LBJ never forgot – probably never forgave – that. Caro examines the father’s
rise and fall politically, socially and economically.
He also
examines LBJ’s mother. By today’s standards she would be prissy and likely
would have wanted to belong in the same circles as other presidential mothers
Mittie Roosevelt and her distant cousin-in-law Sara Roosevelt. Her devotion to
her eldest son is thoroughly verified.
Thus, LBJ
had to work on road crews – back-breaking work paving roads and leading mule
teams in sweltering heat. He had to attend a small teacher’s college instead of
the more prestigious universities in Austin .
He taught the poorest of the poor children in the southern tip of Mexico
– the vast majority Mexican children living in the kind of squalor he
recognized. He helped them, and their parents, as best he could – such as
teaching them English.
But we also
see the Bunton Strain reestablish itself in the family line. If he wasn’t loved
by his college classmates, he was determined to make himself respected. In a
trait repeated through his life, he ingratiated himself to the powers-that-be
in the school. He took a useless elected position in school government and
transformed it into a position of great power and influence. Barred from the
influential clique of the college? He formed his own and quickly out-cliqued
the clique.
He
considered becoming a lawyer and worked in a law firm. He did not like the slow
pace to power and respect a career in the law parceled out.
He was
right about that. Trust me.
He also took
a mostly ceremonial group (the “Little Congress”) and transformed into a mover
and shaker in Washington – with
himself as its head.
The index
says it best: Under Johnson, Character the headings include “need for affection”,
“need for attention/prominence”, “need for respect, need to win”, “pragmatism/practicality/realism”,
“secrecy”, “self-criticism”, “sensitivity to criticism”, “story-telling ability”,
“thoroughness” and “viciousness”.
The Bunton
Strain is strong in this one …
We see LBJ
enter politics as a congressional aide for a man in the next district. We see
his election as a member of the House of Representatives for his own district
(he had never ran against an incumbent – political suicide in those days (and
usually these days, too), bringing electricity to the Hill Country. Along the
way we view, for the first time, his absolute tyranny and cruelty to his underlings:
the legend of his spouting orders while sitting on the toilet begins here. He
would walk past an aid and bark, “I hope your mind isn’t as cluttered as the
top of your desk.” When the aide caught up on his work the insult would change
to “I hope your mind isn’t as empty as the top of your desk.”
His mantra
of “if you do everything, EVERYTHING, you will win” was proven.
Until he
tried to run for Senate.
He ran
against Pappy O’Daniel, a popular radio personality and current governor, and
was taught a lesson of Texas
politics. His people called in the votes too early – early enough for O’Daniel
to call in HIS numbers – just high enough to overcome Johnson’s. It was a
bitter defeat – one he vowed never to repeat. EVERYTHING also included
out-cheating your opponent.
The book
ends with that defeat, but along the way we are provided biographies of
O’Daniel, LBJ’s Texas and Washington benefactors – including Sam Rayburn and
various Texas oilmen and, of course, Claudia Alta Taylor – Lady Bird.
Caro sets
the stage for the events of the rest of LBJ’s life – his gruffness and
sincerity mentioned by Reedy and Connally above. Most of the history he
researches has dimmed with time and LBJ’s own desire to mythologize his past.

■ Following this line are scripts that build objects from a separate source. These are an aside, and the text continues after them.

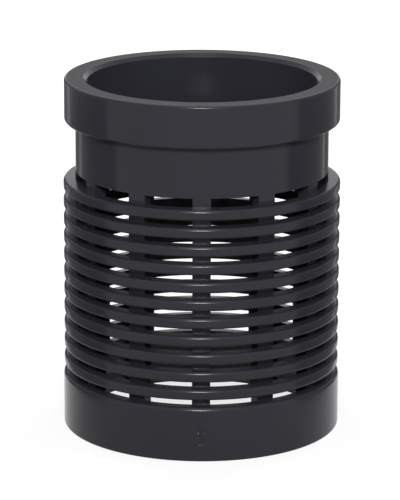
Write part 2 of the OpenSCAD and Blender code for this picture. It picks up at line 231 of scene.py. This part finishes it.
class Graph:
    """The node graph of one material or of the world."""

    def __init__(self, owner):
        owner.use_nodes = True
        self.tree = owner.node_tree
        self.tree.nodes.clear()

    def node(self, kind, settings=None, sockets=None, output=0):
        """Adds a node with its settings, then the values or links of its sockets."""
        made = self.tree.nodes.new(kind)
        for key, value in (settings or {}).items():
            setattr(made, key, value)
        for key, value in (sockets or {}).items():
            if isinstance(value, Shade):
                self.tree.links.new(value.socket, made.inputs[key])
            else:
                made.inputs[key].default_value = value
        return Shade(self, made.outputs[output]) if made.outputs else made

    def other(self, shade, output):
        """Another output of the node that an output belongs to."""
        return Shade(self, shade.socket.node.outputs[output])

    def maths(self, operation, first, second):
        return self.node("ShaderNodeMath", {"operation": operation}, {0: first, 1: second})

    def place(self):
        return self.node("ShaderNodeTexCoord", output="Object")

    def noise(self, place, scale, detail=2.0):
        return self.node("ShaderNodeTexNoise", None, {"Vector": place, "Scale": scale, "Detail": detail})

    def lines(self, along, scale, detail=2.0):
        """Uneven lines across a number that grows over the surface."""
        return self.node(
            "ShaderNodeTexNoise", {"noise_dimensions": "1D"}, {"W": along, "Scale": scale, "Detail": detail}
        )

    def remap(self, value, low, high, to_low=0.0, to_high=1.0):
        return self.node(
            "ShaderNodeMapRange", {"clamp": True}, {0: value, 1: low, 2: high, 3: to_low, 4: to_high}
        )

    def blend(self, factor, first, second):
        return self.node(
            "ShaderNodeMix", {"data_type": "RGBA"}, {0: factor, 6: first, 7: second}, output=2
        )

    def radius_and_height(self, place):
        """Distance from the flow axis, and height above the base."""
        across = self.node("ShaderNodeSeparateXYZ", None, {0: place})
        along, height = self.other(across, 1), self.other(across, 2)
        return (across * across + along * along) ** 0.5, height

    def rounded(self, width):
        """The surface's normal with every edge rounded over."""
        return self.node("ShaderNodeBevel", {"samples": 6}, {"Radius": width})

    def edges(self, rounded):
        """1 on sharp edges and 0 on open faces, from how far the rounding turns the normal."""
        plain = self.node("ShaderNodeNewGeometry", output="Normal")
        along = self.node(
            "ShaderNodeVectorMath", {"operation": "DOT_PRODUCT"}, {0: rounded, 1: plain}, output=1
        )
        open_face, sharp = 0.995, 0.90
        return self.remap(along, open_face, sharp)

    def level_faces(self):
        """1 on faces that lie level and look up, and 0 on the rest."""
        normal = self.node("ShaderNodeNewGeometry", output="Normal")
        across = self.node("ShaderNodeSeparateXYZ", None, {0: normal})
        tilted, level = 0.97, 0.995
        return self.remap(self.other(across, 2), tilted, level)

    def seen(self):
        """1 for rays from the camera, in reflections and through clear parts, and 0 for the rest."""
        camera = self.node("ShaderNodeLightPath", output="Is Camera Ray")
        glossy, clear = self.other(camera, "Is Glossy Ray"), self.other(camera, "Is Transmission Ray")
        return self.maths("MAXIMUM", camera, self.maths("MAXIMUM", glossy, clear))

    def bump(self, height, distance, strength, normal=None):
        sockets = {"Height": height, "Distance": distance, "Strength": strength}
        if normal is not None:
            sockets["Normal"] = normal
        return self.node("ShaderNodeBump", None, sockets)

    def matt(self, shade):
        """A plain matt surface of one grey."""
        return self.node("ShaderNodeBsdfDiffuse", None, {"Color": (shade, shade, shade, 1)})

    def finish(self, colour, roughness, normal, metallic=0.0, specular=0.5):
        sockets = {"Base Color": colour, "Roughness": roughness, "Normal": normal}
        sockets.update({"Metallic": metallic, "Specular IOR Level": specular})
        self.show(self.node("ShaderNodeBsdfPrincipled", None, sockets))

    def show(self, surface):
        self.node("ShaderNodeOutputMaterial", None, {"Surface": surface})


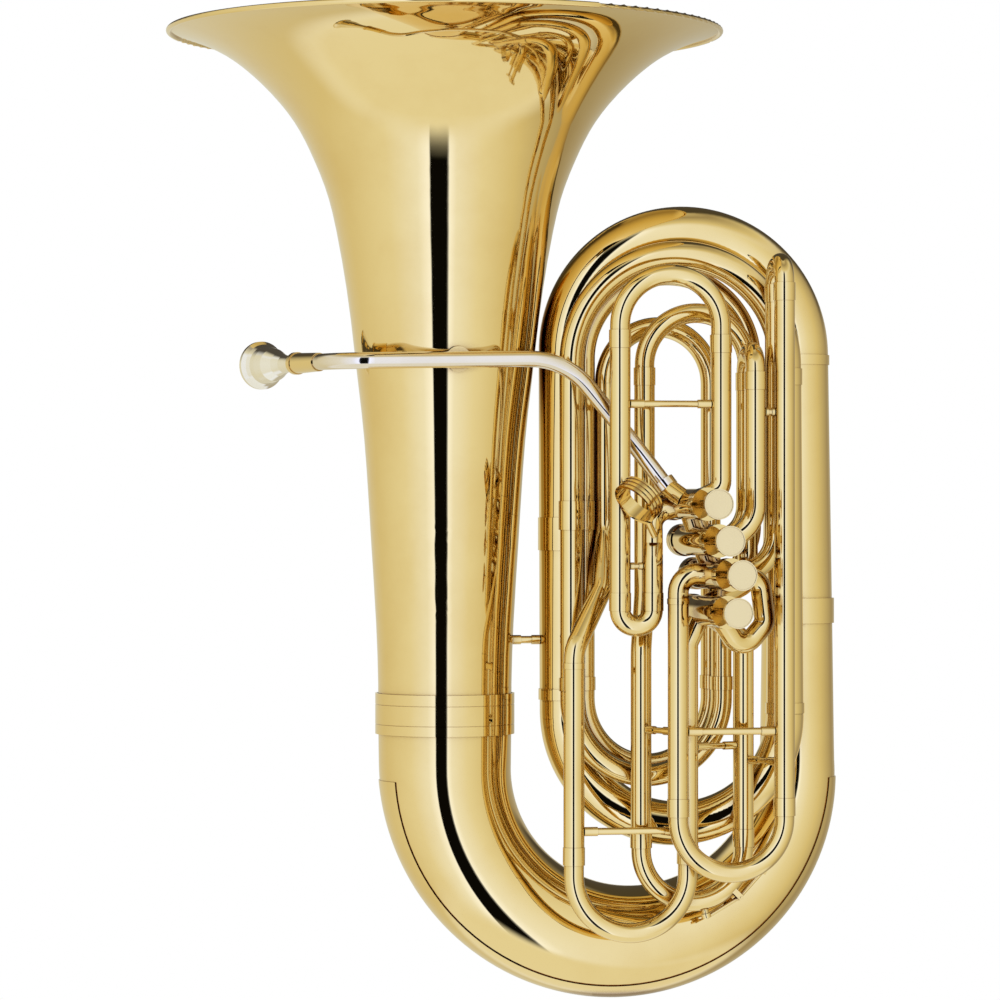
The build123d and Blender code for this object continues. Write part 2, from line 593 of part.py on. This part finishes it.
def make_water_key():
    bend = revolve(
        disc((KEY_CENTRE[0] + 47.2, KEY_Y, KEY_CENTRE[1]), (0, 0, -1), CROOK_R + 0.02),
        axis=Axis((KEY_CENTRE[0], KEY_Y, KEY_CENTRE[1]), (0, 1, 0)), revolution_arc=180,
    )
    pivot = key_at(KEY_PIVOT, KEY_R)
    out = vec(*key_at(KEY_PIVOT, 1.0)) - vec(*key_at(KEY_PIVOT, 0.0))
    saddle = rod(key_at(KEY_PIVOT, KEY_R, -8), key_at(KEY_PIVOT, KEY_R, 8), PIN_R)
    for dy in (-6, 6):
        saddle = saddle + Plane(origin=key_at(KEY_PIVOT, 58.0, dy), z_dir=out, x_dir=(0, 1, 0)) * Box(2.0, 5.0, 14.0)
    saddle = saddle - bend
    nipple = rod(key_at(KEY_PAD, 54.5), key_at(KEY_PAD, 59.4), 3.2, 1.2) - bend
    flush(Part() + [saddle, nipple], "water_key_saddle")
    lever = rod(pivot, key_at(KEY_PAD, KEY_R + 1.2), 1.8) + rod(pivot, key_at(KEY_TOUCH, 70), 1.8)
    lever = lever + rod(key_at(KEY_PIVOT, KEY_R, -4.4), key_at(KEY_PIVOT, KEY_R, 4.4), 2.8)
    lever = lever + rod(key_at(KEY_PAD, 59.6), key_at(KEY_PAD, 63.4), 4.4)
    lever = lever + rod(key_at(KEY_TOUCH, 69), key_at(KEY_TOUCH, 71.2), 5.6)
    lever = lever - rod(key_at(KEY_PIVOT, KEY_R, -9), key_at(KEY_PIVOT, KEY_R, 9), PIN_R + GAP)
    flush(lever, "water_key_lever")


def make_all():
    make_bell()
    make_bottom_bow()
    make_bugle()
    make_first_slide()
    make_second_slide()
    make_third_slide()
    make_fourth_slide()
    make_main_slide()
    make_valves()
    make_leadpipe()
    make_thumb_ring()
    make_braces()
    make_water_key()


make_all()
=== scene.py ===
# %% [markdown]
# # A four-valve tuba in a white studio
# The shapes that have to fit and move come ready made from the frame. This lesson gives them
# their looks: polished brass is almost a mirror, so most of the work is in what it reflects.

# %% Load the frame
import json
import math

import bpy
import numpy as np
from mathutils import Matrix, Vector

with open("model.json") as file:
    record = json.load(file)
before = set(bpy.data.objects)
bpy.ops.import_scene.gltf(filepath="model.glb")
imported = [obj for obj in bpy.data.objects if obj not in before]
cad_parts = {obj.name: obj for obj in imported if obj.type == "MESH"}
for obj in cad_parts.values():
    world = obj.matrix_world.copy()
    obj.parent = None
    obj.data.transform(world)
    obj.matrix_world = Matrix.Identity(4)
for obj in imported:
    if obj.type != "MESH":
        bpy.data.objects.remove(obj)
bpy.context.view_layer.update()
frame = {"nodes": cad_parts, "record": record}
nodes = frame["nodes"]
MM = 0.001

# %% [markdown]
# ## The camera
# A tuba is nearly a metre tall, and a long lens from almost four metres away keeps its tubes
# parallel. The camera stands at half the instrument's height and a little to the bell's side.

# %% Camera
CAMERA_AZIMUTH = math.radians(-9.0)
CAMERA_DISTANCE = 3.80
CAMERA_HEIGHT = 0.457
CAMERA_SHIFT = 0.1086
LENS = 148.7
SENSOR = 36
look = Vector((-math.sin(CAMERA_AZIMUTH), math.cos(CAMERA_AZIMUTH), 0))
right = Vector((look.y, -look.x, 0))
camera_data = bpy.data.cameras.new("camera")
camera_data.lens = LENS
camera_data.sensor_width = SENSOR
camera = bpy.data.objects.new("camera", camera_data)
bpy.context.scene.collection.objects.link(camera)
aim = Vector((0, 0, CAMERA_HEIGHT)) - right * CAMERA_SHIFT
camera.location = aim - look * CAMERA_DISTANCE
camera.rotation_euler = look.to_track_quat("-Z", "Y").to_euler()
bpy.context.scene.camera = camera
print("camera at", [round(v, 3) for v in camera.location])

# %% [markdown]
# ## What the brass reflects
# Polished metal has no shade of its own: it shows the room. A brass player's portrait is taken
# in a white tent with one dark slot where the camera looks in, and that slot draws the thin black
# line down the middle of every tube. The world here is that tent, painted by direction: its
# azimuth from the camera, and its height. Rays that leave the camera see plain white instead.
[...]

Caro chips and brushes the small fossils to reveal the truth –a little boy
humiliated by his poverty and his father’s (perceived) failures determined – by
any means – to do better than him. To show the people of the Hill Country that
he will NOT be a failure just like his father. In the meantime, if he can help
others in similar situations (in a later campaign speech he referred to the
meek, the weak, the poor and the suffering) to “lift them up” and give them a
chance to better themselves.
As long as
that “chance” did not conflict with his personal ambitions for wealth and
power. For now they did. For the first twenty years of his political career it
did. That was to come later. For now, he was still on the path to power.